(DATASET EXTRACT):
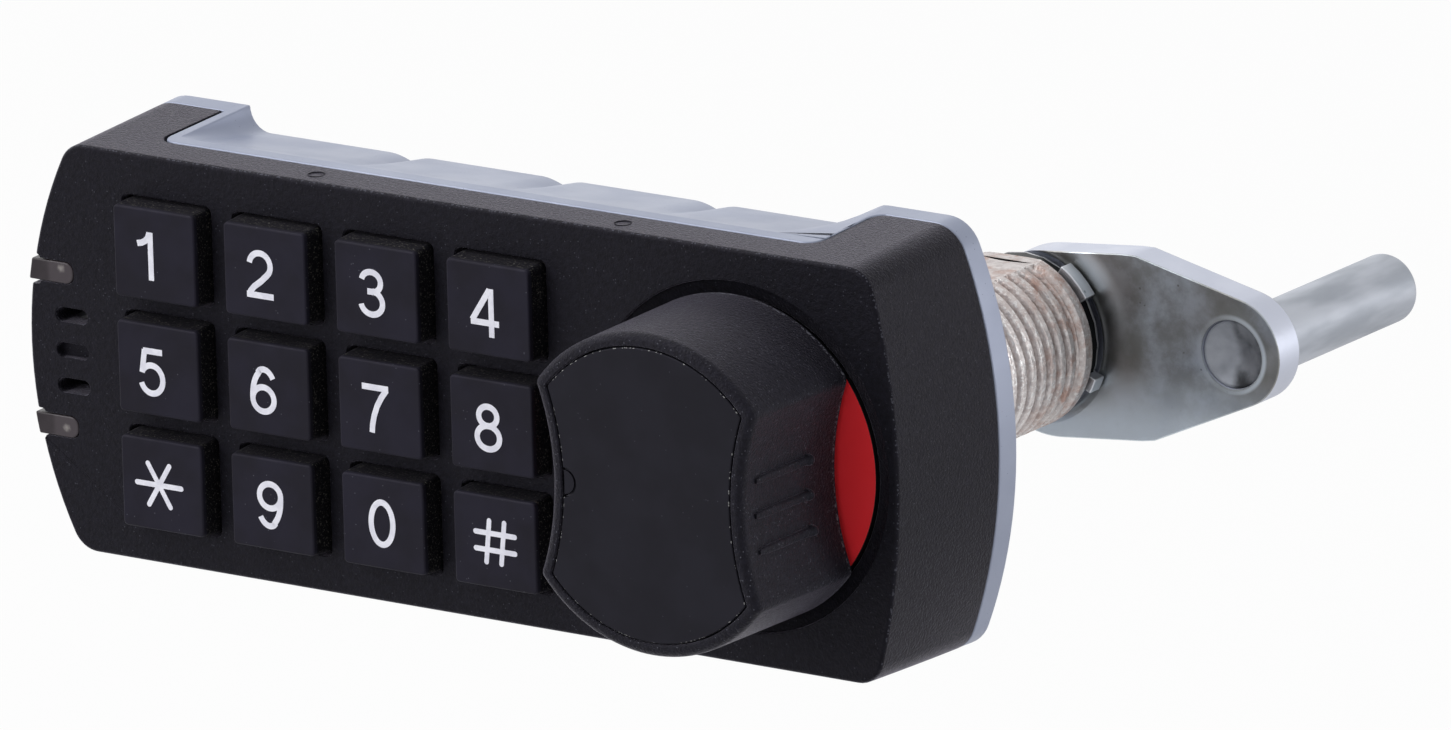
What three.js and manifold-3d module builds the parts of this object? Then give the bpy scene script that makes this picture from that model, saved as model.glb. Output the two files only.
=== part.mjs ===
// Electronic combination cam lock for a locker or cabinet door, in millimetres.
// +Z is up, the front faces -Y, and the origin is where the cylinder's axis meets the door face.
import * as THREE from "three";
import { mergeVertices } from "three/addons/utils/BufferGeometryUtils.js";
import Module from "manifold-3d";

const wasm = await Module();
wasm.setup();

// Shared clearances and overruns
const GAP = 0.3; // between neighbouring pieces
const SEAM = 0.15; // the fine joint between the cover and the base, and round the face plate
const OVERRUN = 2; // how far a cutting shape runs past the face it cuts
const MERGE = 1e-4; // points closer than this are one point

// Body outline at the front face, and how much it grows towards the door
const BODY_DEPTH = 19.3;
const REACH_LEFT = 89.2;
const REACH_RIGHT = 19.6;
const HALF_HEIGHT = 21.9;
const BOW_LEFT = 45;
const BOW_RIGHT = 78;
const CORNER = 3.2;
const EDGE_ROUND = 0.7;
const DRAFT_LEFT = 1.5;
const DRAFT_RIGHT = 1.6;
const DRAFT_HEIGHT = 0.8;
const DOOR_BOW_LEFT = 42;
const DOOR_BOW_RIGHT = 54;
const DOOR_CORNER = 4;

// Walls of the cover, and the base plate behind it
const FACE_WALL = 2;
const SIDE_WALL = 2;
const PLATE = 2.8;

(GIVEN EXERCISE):
Go through the listing above and pull out each line containing the word "three".

(FULL SOLUTION):
What three.js and manifold-3d module builds the parts of this object? Then give the bpy scene script that makes this picture from that model, saved as model.glb. Output the two files only.
import * as THREE from "three";
import { mergeVertices } from "three/addons/utils/BufferGeometryUtils.js";